As Professor Bill Mitchell puts it ‘The government deficit rose and generated higher levels of wealth for households and firms.’
The word ‘surplus’ is equally misleading as it implies savings.  A ‘budget surplus’ does not represent national savings at all.  Households save to increase their capacity to spend in the future. But a government cannot save in its own currency. It does not apply to the issuer of the currency who can spend at any time it chooses.

It seems that like many politicians, Chris Evans simply has no idea of how the macro economy actually works.  They, like many of us, have been taken in by decades of neoliberal economic thought which declares categorically that deficits are bad and balanced budgets and surpluses are good.  In truth they are neither good nor bad and are dependent on economic circumstances – the state of the economy, the trade account and the level of private debt.

The budget surplus of which Chris Evans is so proud was made possible by sky rocketing household debt.

As Steven Hail puts it:

‘the ignorance of this politician on the fact that government surpluses mean non-government deficits, and that countries without trade surpluses cannot run budget surpluses for long without a private debt explosion and growing financial fragility is beyond worrying.  It is pure ignorance’.

Boom and bust had been abolished so said Gordon Brown as he put his faith in financial deregulation to facilitate an economic miracle which, in reality, actually encouraged household debt and asset bubbles.  It gave all the appearance of a growing economy when in fact it was built on sand.  Financial speculation replaced the solid foundations of a real economy which should be concerned with investing in the well-being of a country’s citizens and the protection of our natural environment.

So let’s get it right Mr Evans and all those who abstained from the Fiscal Charter vote it’s nothing to be proud of at all.

John McDonnell’s decision, if a little late, was the right one to make and let’s hope that the real story of how our economy actually works will start to see the light of day sooner rather than later.

* Unfortunately Chris Evans is not the only MP in need of a lesson in economics.

9 thoughts on “Labour MP in urgent need of lesson in economics

  1. Pingback: Labour MP in urgent need of lesson in economics | Think Left | sdbast

  2. Pingback: Labour MP in urgent need of lesson in economics | The Bootleg Green

  3. Good article , Prue. I might just add that the UK economy loses ££ to the value of some 5% of GDP annually to pay the net import bill. So, at the very least, the Govt needs to replenish, by deficit spending, those ££ which it gets back via the sale of gilts to overseas buyers to prevent the economy running out of money and into recession. I don’t hear that argument from politicians but It’s simple enough for even them to understand!
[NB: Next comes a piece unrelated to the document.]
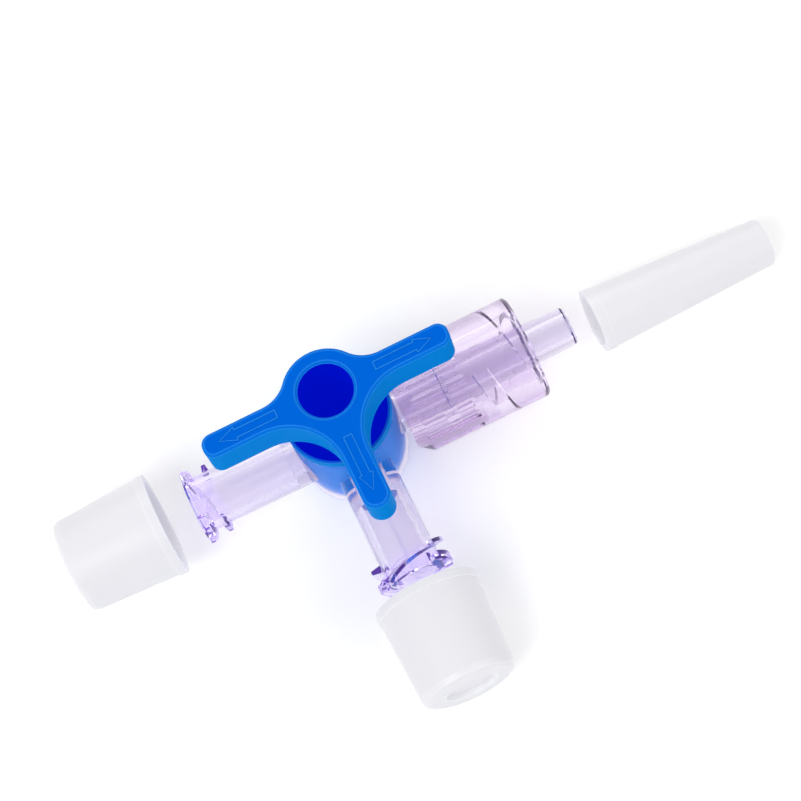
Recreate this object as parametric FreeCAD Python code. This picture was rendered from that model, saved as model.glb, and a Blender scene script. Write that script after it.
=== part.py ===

    It’s also an essential counter argument to those who’ll argue that Holland, Sweden, Switzerland, or Germany and others have very small budget deficits or even budget surpluses. Yes of course that’s possible for any country which wants to run very large trade surpluses. But, there are sound arguments against doing that. For one thing, not everyone can run a trade surplus. The world economy needs the net importers like the USA and UK to take those exports.


  4. ” I might just add that the UK economy loses ££ to the value of some 5% of GDP annually to pay the net import bill.”
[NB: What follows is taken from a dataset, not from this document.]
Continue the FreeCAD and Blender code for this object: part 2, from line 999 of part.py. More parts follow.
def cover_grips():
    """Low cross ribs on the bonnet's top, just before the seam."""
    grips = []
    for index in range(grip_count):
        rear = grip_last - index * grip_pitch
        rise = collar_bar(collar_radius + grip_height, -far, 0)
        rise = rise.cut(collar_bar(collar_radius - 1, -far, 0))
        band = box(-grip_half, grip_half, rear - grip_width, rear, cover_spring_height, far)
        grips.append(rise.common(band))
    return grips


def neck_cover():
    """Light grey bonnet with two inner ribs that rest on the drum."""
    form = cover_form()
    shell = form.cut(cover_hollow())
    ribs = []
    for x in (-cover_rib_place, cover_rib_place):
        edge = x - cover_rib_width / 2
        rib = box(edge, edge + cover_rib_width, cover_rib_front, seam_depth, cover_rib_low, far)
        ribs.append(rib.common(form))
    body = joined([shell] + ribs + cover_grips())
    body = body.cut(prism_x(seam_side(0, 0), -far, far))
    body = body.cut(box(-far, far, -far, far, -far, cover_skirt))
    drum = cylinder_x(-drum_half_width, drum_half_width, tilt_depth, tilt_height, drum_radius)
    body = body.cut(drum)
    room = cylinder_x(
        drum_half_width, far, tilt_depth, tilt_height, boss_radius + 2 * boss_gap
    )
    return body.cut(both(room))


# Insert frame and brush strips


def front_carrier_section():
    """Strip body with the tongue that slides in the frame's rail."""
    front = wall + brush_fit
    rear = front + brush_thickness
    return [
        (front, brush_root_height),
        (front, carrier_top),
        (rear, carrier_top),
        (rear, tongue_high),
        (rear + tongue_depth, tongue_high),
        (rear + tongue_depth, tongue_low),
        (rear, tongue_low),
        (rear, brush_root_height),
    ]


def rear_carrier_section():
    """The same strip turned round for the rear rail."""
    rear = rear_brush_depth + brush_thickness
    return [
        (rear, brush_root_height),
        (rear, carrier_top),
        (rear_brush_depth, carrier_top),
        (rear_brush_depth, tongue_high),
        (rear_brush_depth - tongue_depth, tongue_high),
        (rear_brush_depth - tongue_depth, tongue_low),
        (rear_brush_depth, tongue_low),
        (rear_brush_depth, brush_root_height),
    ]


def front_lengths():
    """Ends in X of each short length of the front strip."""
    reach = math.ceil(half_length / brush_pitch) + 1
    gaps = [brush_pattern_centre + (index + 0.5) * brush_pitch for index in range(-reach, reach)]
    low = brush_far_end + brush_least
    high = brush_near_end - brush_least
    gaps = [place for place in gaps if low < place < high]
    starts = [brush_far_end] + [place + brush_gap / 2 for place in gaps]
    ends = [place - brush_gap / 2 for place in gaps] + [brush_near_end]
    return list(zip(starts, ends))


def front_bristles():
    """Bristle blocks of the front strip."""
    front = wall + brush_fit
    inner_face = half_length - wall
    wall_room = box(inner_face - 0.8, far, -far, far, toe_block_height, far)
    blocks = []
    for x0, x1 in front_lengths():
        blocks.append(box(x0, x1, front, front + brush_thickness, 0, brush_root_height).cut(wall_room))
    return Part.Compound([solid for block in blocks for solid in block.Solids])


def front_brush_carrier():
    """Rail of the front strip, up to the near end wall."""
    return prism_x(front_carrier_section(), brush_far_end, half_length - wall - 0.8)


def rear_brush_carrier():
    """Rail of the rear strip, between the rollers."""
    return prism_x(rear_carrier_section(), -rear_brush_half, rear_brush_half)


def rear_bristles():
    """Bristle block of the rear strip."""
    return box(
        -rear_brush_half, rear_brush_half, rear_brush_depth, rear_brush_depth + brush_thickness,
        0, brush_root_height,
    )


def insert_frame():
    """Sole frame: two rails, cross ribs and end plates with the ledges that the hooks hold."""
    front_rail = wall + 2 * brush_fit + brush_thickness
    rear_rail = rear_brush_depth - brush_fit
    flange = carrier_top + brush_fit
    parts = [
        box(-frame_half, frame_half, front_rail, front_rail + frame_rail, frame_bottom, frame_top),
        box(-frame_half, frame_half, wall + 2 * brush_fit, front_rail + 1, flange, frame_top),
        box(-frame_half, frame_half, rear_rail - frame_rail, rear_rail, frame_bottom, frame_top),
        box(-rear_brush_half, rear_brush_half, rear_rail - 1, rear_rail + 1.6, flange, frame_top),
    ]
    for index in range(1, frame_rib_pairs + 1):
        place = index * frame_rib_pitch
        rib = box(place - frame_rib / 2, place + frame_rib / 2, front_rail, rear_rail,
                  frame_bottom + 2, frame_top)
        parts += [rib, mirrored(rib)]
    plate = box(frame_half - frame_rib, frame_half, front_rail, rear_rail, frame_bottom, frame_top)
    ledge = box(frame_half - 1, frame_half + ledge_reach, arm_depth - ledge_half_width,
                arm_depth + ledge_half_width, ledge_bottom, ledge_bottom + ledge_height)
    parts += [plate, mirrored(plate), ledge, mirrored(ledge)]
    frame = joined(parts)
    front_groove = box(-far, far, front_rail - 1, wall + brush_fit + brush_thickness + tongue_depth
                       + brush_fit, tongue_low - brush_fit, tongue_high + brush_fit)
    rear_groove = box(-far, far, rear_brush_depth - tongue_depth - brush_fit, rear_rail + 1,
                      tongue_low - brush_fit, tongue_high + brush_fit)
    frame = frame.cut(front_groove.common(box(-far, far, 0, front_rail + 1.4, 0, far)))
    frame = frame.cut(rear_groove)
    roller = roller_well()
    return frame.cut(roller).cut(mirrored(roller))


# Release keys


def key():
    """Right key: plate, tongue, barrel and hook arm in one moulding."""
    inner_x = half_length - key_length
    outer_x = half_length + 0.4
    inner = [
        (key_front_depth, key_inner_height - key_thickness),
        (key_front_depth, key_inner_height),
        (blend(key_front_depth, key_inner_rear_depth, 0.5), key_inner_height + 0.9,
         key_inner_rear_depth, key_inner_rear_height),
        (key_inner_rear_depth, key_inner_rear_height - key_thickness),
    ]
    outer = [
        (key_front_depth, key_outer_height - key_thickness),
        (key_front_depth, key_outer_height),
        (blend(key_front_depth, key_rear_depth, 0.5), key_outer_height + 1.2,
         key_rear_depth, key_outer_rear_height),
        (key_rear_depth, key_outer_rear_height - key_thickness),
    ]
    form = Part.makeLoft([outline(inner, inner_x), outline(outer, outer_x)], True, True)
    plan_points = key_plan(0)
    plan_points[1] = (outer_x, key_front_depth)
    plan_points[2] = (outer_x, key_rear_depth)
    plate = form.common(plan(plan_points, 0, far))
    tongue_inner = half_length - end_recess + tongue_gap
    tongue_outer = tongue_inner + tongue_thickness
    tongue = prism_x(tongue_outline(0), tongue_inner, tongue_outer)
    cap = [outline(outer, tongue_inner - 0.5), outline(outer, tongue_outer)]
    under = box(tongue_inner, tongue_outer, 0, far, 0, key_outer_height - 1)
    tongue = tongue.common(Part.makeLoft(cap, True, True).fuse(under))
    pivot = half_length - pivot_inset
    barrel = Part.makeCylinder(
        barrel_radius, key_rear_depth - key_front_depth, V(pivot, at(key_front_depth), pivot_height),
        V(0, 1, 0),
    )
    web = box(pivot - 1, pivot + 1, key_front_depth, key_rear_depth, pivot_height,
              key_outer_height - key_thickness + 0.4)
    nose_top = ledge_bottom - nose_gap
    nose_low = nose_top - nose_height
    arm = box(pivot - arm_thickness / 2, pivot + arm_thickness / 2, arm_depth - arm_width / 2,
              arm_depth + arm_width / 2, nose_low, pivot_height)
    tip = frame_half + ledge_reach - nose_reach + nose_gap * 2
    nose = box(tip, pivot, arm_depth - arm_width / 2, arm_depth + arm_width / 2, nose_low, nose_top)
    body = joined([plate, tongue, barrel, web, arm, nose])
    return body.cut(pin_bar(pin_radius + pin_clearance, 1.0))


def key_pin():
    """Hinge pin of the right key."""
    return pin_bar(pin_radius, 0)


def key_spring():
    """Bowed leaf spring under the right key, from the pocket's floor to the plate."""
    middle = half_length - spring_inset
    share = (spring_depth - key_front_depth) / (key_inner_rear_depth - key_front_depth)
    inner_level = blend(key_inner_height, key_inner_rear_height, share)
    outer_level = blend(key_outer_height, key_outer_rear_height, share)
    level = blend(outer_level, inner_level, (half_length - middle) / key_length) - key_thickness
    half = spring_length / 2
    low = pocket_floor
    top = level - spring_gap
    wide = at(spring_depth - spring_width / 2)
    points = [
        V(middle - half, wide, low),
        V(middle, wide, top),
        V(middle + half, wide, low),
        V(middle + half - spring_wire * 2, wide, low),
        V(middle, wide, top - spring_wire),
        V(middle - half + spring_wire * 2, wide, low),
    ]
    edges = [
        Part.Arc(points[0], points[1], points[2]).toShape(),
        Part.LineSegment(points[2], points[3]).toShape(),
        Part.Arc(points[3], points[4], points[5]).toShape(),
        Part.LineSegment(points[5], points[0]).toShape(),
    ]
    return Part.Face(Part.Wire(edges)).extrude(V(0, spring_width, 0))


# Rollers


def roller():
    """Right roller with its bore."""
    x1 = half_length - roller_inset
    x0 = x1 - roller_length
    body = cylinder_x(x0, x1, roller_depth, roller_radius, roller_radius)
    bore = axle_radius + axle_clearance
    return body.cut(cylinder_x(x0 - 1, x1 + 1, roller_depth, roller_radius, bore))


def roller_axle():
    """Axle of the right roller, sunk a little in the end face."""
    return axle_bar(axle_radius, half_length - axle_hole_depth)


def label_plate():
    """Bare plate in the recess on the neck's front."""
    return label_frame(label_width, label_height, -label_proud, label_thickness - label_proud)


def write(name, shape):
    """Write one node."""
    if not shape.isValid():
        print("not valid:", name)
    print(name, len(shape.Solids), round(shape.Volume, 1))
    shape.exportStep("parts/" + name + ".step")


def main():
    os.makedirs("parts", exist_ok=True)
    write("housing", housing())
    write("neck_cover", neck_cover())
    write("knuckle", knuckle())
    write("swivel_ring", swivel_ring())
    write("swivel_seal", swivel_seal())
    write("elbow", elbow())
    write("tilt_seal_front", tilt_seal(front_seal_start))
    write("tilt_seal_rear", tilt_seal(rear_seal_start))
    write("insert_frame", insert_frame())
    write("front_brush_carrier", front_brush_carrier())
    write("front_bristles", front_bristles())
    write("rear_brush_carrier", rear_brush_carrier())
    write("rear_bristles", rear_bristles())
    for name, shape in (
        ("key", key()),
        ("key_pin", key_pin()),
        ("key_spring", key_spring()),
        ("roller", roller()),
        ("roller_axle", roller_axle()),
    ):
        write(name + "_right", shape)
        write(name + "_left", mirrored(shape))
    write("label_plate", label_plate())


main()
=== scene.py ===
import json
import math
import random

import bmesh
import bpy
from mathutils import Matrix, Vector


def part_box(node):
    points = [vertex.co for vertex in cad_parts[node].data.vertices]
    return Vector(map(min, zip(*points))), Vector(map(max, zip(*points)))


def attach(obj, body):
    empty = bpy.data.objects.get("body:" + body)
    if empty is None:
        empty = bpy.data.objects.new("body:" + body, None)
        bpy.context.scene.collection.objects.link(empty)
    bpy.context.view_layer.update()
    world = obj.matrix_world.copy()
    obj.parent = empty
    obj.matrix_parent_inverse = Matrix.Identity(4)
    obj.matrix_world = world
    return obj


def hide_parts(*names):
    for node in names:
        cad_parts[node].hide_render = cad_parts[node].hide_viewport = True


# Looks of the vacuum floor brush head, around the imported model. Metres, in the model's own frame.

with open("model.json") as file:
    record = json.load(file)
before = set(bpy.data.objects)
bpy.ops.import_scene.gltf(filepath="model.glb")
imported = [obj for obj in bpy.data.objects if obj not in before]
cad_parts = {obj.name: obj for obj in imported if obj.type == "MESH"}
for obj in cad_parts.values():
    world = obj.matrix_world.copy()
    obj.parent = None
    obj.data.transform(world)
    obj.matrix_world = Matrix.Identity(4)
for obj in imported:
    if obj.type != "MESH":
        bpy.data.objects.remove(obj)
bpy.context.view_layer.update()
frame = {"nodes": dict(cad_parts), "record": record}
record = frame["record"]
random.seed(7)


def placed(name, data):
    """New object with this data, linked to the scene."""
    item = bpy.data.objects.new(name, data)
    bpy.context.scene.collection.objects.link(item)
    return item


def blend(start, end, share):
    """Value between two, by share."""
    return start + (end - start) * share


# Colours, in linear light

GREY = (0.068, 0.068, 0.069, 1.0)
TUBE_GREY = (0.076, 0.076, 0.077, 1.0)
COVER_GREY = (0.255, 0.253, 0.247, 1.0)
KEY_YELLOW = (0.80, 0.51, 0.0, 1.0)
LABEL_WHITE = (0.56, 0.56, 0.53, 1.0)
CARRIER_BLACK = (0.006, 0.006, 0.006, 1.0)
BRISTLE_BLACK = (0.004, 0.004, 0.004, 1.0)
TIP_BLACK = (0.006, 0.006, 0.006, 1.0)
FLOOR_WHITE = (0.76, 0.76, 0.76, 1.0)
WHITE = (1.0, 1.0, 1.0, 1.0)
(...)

    It doesn’t. Any more than it loses ££s to the domestic net saving ‘bill’. It’s all just people saving.

    Offering safe and secure financial savings to the rest of the world – because we have an ancient solid legal jurisdiction, relatively low corruption and a working democracy (just) – is one of the UK’s USPs.

    Denigrating it doesn’t help.

    There is no difference between a foreign financial saver and a domestic financial saver operationally.
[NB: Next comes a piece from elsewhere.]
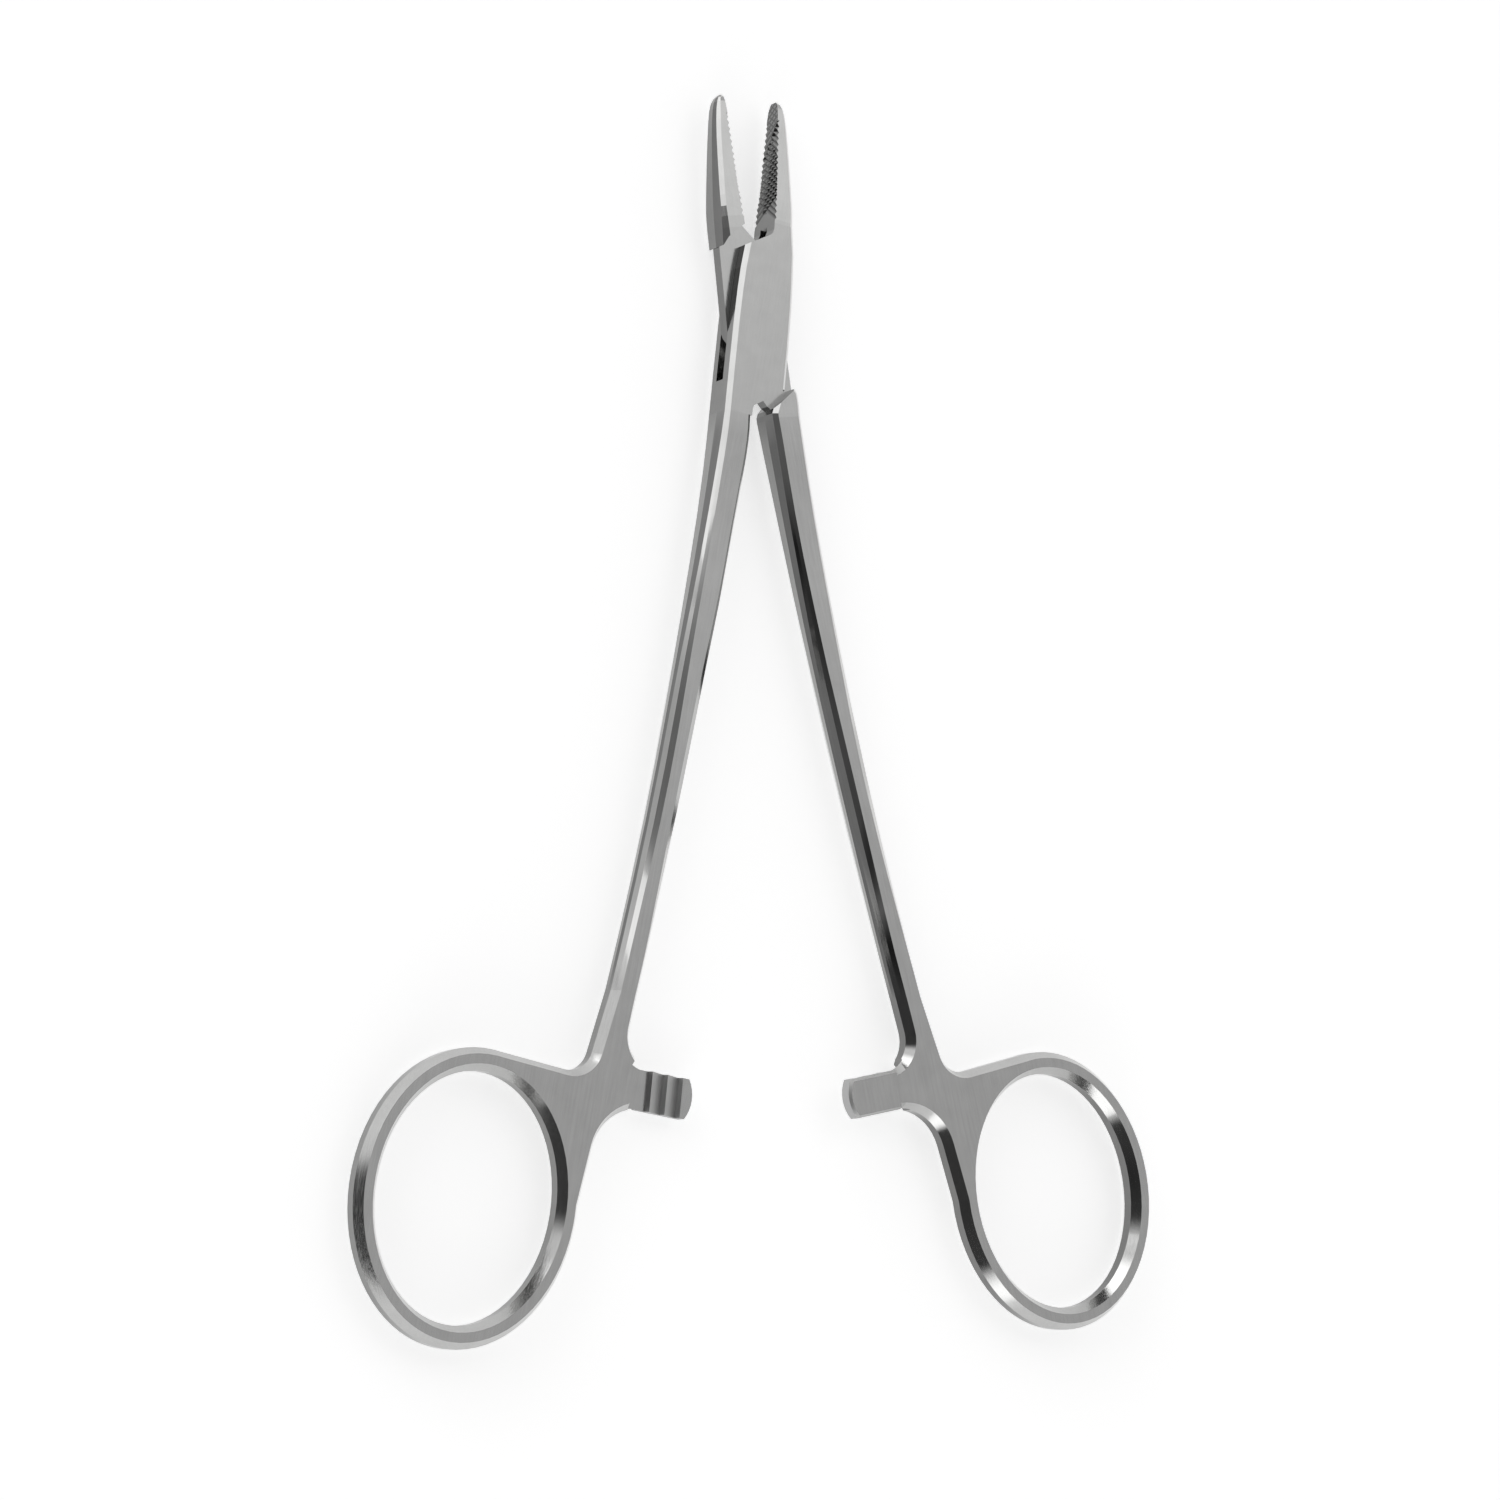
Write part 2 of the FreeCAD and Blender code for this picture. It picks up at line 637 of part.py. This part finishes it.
faults = [item.Name for item in doc.Objects if "Invalid" in item.State or "Error" in item.State]
if faults:
    raise SystemExit("failed objects: " + ", ".join(faults))
for piece in (boxHalf, tongueHalf, pin):
    shape = piece.Shape
    if shape.isNull() or not shape.isValid() or len(shape.Solids) != 1:
        raise SystemExit("bad shape: " + piece.Label + " solids " + str(len(shape.Solids)))
for piece in (boxHalf, tongueHalf, pin):
    piece.Shape.exportStep("parts/" + piece.Label + ".step")
    box = piece.Shape.BoundBox
    print(piece.Label, "volume", round(piece.Shape.Volume, 1), "faces", len(piece.Shape.Faces))
    print("   x", round(box.XMin, 2), round(box.XMax, 2))
    print("   y", round(box.YMin, 2), round(box.YMax, 2))
    print("   z", round(box.ZMin, 2), round(box.ZMax, 2))
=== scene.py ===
import bpy
import math
from mathutils import Matrix, Vector

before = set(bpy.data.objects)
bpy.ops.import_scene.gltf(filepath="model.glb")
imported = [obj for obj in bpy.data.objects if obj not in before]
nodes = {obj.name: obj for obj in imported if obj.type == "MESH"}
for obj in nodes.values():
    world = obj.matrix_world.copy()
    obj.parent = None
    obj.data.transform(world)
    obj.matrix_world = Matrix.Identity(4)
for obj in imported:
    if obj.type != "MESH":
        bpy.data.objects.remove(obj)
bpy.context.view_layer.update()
print("frame loaded", sorted(nodes))


def clearSelection():
    for item in bpy.context.selected_objects:
        item.select_set(False)


def addNode(tree, kind, x, y, **values):
    node = tree.nodes.new(kind)
    node.location = (x, y)
    for key, value in values.items():
        setattr(node, key, value)
    return node


def feed(tree, socket, value):
    # another node's output is linked, anything else is the socket's own value
    if isinstance(value, bpy.types.NodeSocket):
        tree.links.new(value, socket)
    else:
        socket.default_value = value


def addMath(tree, operation, x, y, *values):
    node = addNode(tree, "ShaderNodeMath", x, y, operation=operation)
    for socket, value in zip(node.inputs, values):
        feed(tree, socket, value)
    return node.outputs["Value"]


def addVectorMath(tree, operation, x, y, *values):
    node = addNode(tree, "ShaderNodeVectorMath", x, y, operation=operation)
    for socket, value in zip(node.inputs, values):
        feed(tree, socket, value)
    return node.outputs["Value" if operation == "DOT_PRODUCT" else "Vector"]


def addScaled(tree, x, y, colour, share):
    node = addNode(tree, "ShaderNodeVectorMath", x, y, operation="SCALE")
    feed(tree, node.inputs["Vector"], colour)
    feed(tree, node.inputs["Scale"], share)
    return node.outputs["Vector"]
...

    There is a political argument that foreign financial savers should not be rewarded for saving, and that only individual domestic financial savers should be rewarded – and then only if they are saving for a pension.

    That leads you to the conclusion that you should beef up National Savings and scrap Gilts.


    • Hi Neil,

      Thanks for your comments. However, I wouldn’t have thought we were on different pages on this one even though our explanations are a little different.

      As I see it, if we imagine everything that is for sale in the UK economy to be in a giant department store (as in Warren Mosler’s 7 deadly innocent frauds) then everyone who has earned any money making that stuff, including all profits, wages, capital gains etc has to spend it. If they save some of it, and so don’t spend it, then the stuff won’t clear. That’s where govt comes in with a requirement to deficit spend those savings to take up the slack.

      The Chinese economy is like a giant dept store too. Chinese buyers are free to shop in the UK store and UK buyers are free to shop in the Chinese store. If both are equal there’s no problem. But, if UK buyers buy more in the Chinese store than vice versa the net spent ££ end up being saved in the Peoples’ Bank of China. So I’m agreeing that is saved money as you suggest. The way I put it was that this saved money is lost to the UK economy. Well isn’t it? It is if it isn’t spent. Maybe the “loss” is just temporary and the Chinese might decide to spend it in the next year or two by running a trade deficit with the UK themselves. It’s possible but unlikely IMO.

      So, am I “denigrating” the Chinese for running a trade surplus? I didn’t say that. But we do have to remember that the only reason the Chinese need to park their surplus pounds with us, via the sale of gilts which are also denominated in pounds, is because of that trade surplus which is a deliberate policy choice of the Chinese govt. I would disagree that its anything to do with lower levels of corruption in the UK than China. The last time I checked the Chinese had a trade surplus of 2.5% which is quite modest by comparison with other big exporters and I’m perfectly OK with that.

      If there is any denigrating, on my part, of the big exporters, I’d have to reserve that for Germany (a 7.5% GDP surplus) and Holland (11% of GDP surplus) and the impact that has on their trading partners in the EZ. Those surpluses, which aren’t recycled, suck euros out of the economies of their trading partners, causing them to run into debt in a desperate attempt to keep their economies functioning. They then have the gall to lecture them on their supposed profligacy and on the perils of deficit spending! So ‘denigration’ is too mild a word. It’s bloody disgusting IMO!